● EXERCISE DETAILS
Go through the records and extract every line with the word "JSON".

● DATASET
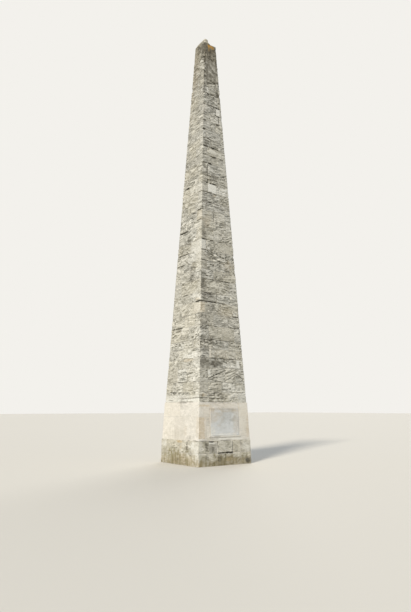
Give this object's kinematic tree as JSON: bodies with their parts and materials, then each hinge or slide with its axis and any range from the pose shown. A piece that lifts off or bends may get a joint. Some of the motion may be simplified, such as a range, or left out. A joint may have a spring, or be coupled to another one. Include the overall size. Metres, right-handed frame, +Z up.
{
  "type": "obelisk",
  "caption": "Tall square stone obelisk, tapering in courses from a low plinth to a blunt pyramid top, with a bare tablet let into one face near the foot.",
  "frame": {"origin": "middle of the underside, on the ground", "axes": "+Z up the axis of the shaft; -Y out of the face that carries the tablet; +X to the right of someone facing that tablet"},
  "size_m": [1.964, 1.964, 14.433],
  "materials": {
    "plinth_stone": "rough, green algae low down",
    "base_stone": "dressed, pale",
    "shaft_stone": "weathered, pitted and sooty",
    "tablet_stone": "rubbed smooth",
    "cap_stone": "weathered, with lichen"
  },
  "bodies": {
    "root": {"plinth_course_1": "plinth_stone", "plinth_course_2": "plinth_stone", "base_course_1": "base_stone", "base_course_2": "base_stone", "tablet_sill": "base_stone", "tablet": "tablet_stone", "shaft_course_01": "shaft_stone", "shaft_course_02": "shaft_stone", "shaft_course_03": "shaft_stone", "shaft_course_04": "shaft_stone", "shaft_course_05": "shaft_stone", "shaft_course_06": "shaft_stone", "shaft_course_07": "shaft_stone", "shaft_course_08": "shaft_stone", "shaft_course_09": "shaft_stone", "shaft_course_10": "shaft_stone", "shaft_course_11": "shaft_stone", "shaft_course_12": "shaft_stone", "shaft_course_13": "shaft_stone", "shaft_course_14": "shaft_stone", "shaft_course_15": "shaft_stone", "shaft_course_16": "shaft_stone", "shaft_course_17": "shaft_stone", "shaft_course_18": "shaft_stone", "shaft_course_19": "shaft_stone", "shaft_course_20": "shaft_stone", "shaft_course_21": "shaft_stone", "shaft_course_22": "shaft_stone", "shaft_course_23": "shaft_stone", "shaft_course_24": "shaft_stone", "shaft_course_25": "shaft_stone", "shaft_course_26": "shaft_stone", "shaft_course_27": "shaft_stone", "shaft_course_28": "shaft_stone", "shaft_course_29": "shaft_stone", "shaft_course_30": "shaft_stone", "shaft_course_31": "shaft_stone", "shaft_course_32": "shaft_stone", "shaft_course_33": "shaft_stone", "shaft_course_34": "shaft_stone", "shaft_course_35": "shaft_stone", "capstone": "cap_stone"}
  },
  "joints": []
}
--
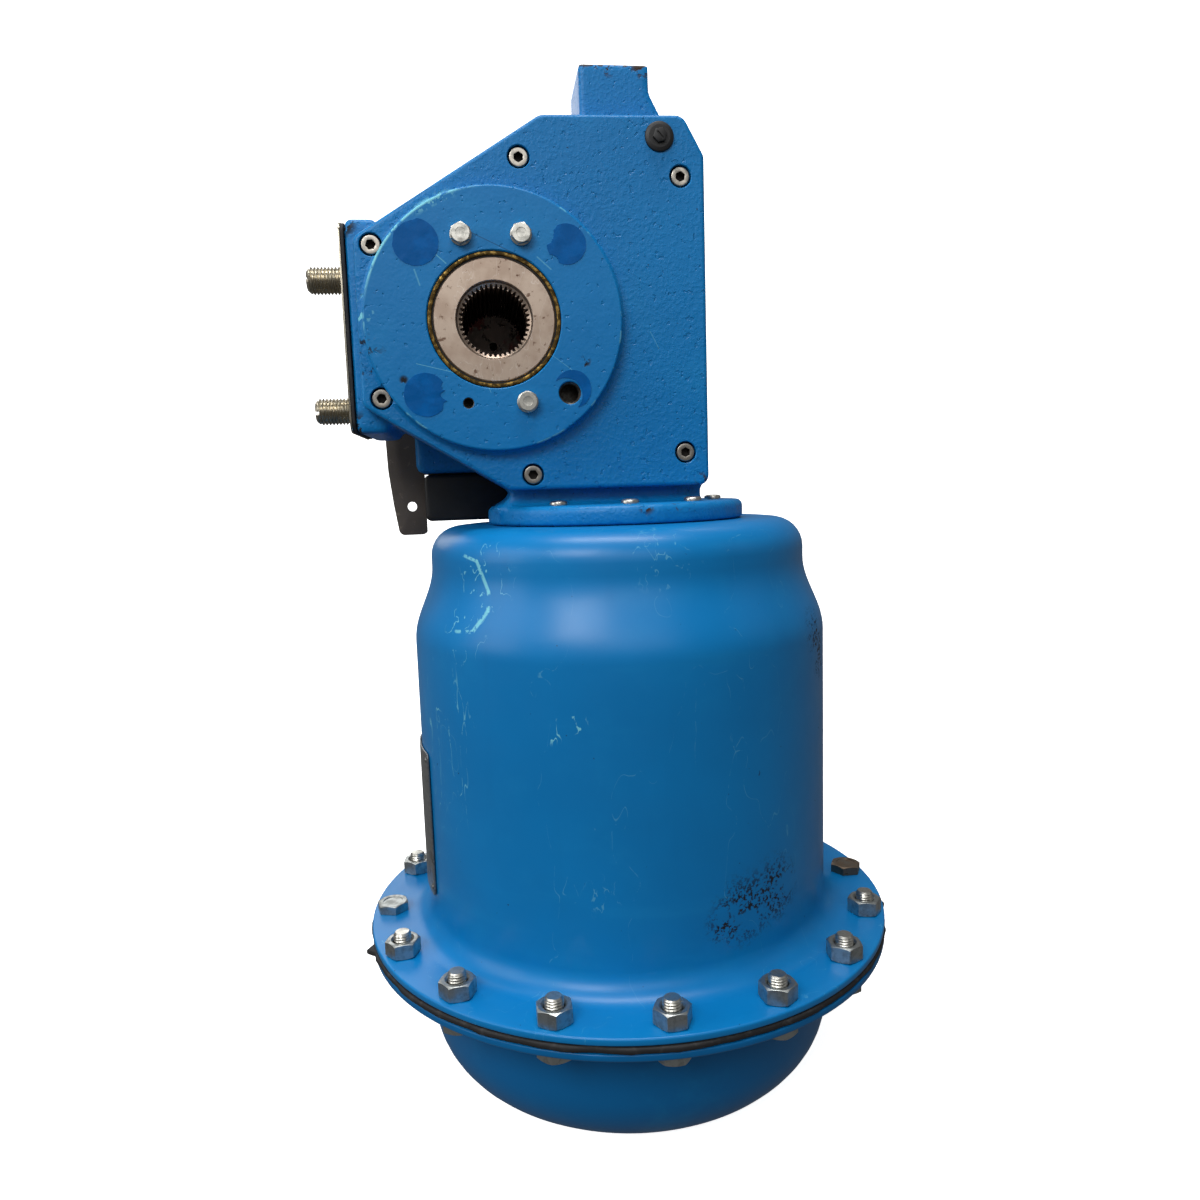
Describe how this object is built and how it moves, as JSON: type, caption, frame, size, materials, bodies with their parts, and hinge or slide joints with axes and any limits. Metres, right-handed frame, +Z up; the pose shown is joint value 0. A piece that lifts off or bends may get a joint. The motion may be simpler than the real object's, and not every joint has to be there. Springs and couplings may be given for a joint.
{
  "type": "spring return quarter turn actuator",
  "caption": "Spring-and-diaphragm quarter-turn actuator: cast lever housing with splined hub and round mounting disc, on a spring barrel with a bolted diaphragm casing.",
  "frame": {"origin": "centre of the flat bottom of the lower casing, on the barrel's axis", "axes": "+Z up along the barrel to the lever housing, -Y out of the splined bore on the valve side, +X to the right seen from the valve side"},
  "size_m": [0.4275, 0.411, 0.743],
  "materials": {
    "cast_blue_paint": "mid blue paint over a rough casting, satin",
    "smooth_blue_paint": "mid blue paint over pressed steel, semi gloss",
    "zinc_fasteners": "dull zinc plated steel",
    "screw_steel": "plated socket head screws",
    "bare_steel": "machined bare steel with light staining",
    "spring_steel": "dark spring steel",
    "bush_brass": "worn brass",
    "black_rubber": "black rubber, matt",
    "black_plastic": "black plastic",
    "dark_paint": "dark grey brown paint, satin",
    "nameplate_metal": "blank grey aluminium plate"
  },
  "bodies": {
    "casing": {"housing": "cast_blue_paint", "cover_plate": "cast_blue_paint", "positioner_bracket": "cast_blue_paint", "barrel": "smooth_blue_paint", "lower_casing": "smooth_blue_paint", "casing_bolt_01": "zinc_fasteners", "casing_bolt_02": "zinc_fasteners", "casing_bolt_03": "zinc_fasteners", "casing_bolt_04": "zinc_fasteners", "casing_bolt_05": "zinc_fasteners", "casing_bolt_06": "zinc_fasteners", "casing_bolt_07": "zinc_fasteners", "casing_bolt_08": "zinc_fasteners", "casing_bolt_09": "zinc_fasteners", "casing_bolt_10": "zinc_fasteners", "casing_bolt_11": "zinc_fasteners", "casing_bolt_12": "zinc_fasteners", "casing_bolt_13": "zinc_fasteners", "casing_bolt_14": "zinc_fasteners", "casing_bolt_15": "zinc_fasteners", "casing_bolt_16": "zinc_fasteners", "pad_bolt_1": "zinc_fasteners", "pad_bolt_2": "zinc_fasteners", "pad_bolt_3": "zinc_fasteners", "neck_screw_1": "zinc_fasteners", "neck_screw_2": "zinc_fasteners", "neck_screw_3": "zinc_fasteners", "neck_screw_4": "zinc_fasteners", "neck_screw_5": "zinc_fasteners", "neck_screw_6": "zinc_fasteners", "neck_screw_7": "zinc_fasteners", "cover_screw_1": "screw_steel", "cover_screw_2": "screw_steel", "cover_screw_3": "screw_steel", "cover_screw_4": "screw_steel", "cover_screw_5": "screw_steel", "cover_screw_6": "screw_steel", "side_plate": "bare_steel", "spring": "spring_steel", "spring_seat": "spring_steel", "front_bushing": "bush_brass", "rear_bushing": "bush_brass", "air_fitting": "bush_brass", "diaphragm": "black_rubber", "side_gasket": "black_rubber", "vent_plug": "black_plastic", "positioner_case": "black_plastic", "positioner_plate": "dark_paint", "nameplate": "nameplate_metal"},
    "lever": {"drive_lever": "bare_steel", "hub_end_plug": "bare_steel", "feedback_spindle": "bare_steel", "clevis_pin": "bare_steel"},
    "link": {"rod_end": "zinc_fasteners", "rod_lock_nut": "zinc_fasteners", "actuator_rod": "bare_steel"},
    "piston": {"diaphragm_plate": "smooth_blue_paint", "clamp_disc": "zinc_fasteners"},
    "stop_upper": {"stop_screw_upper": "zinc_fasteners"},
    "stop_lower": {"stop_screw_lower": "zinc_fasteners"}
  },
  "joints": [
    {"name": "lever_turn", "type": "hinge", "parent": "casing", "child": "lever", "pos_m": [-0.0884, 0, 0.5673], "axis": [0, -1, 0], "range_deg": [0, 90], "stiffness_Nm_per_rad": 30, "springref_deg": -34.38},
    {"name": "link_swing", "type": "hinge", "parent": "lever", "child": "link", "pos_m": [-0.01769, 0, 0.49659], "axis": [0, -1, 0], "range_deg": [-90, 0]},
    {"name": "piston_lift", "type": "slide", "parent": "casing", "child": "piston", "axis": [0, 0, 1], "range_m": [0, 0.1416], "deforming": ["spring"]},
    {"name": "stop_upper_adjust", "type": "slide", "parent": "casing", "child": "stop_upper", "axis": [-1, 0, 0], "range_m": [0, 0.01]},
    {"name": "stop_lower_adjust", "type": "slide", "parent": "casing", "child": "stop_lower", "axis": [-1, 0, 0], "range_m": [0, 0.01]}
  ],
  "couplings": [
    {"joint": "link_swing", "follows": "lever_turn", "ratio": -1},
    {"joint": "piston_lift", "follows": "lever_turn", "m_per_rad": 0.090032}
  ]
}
* * *
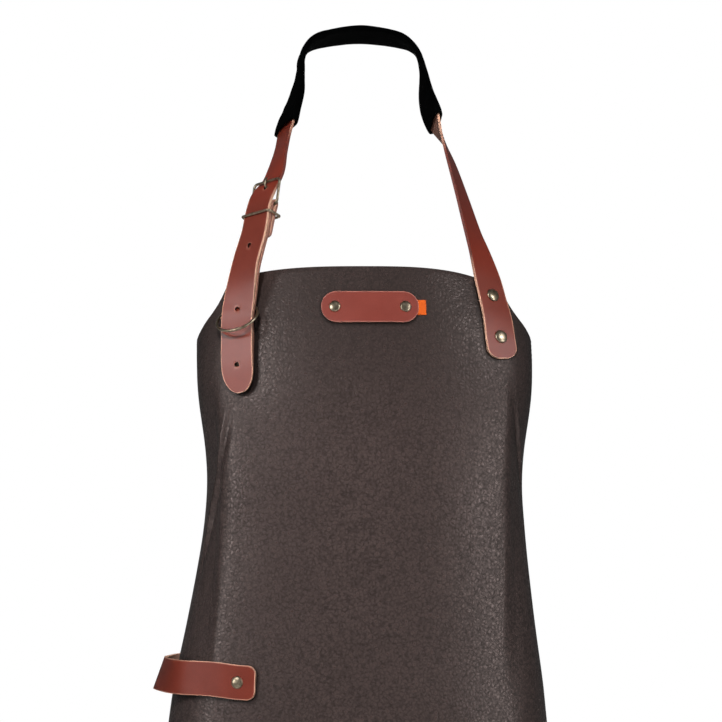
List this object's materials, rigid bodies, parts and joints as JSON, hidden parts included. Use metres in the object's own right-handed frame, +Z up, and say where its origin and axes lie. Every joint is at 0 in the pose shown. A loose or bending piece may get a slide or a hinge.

● RIGHT ANSWER
Give this object's kinematic tree as JSON: bodies with their parts and materials, then each hinge or slide with its axis and any range from the pose shown. A piece that lifts off or bends may get a joint. Some of the motion may be simplified, such as a range, or left out. A joint may have a spring, or be coupled to another one. Include the overall size. Metres, right-handed frame, +Z up.
Describe how this object is built and how it moves, as JSON: type, caption, frame, size, materials, bodies with their parts, and hinge or slide joints with axes and any limits. Metres, right-handed frame, +Z up; the pose shown is joint value 0. A piece that lifts off or bends may get a joint. The motion may be simpler than the real object's, and not every joint has to be there. Springs and couplings may be given for a joint.
List this object's materials, rigid bodies, parts and joints as JSON, hidden parts included. Use metres in the object's own right-handed frame, +Z up, and say where its origin and axes lie. Every joint is at 0 in the pose shown. A loose or bending piece may get a slide or a hinge.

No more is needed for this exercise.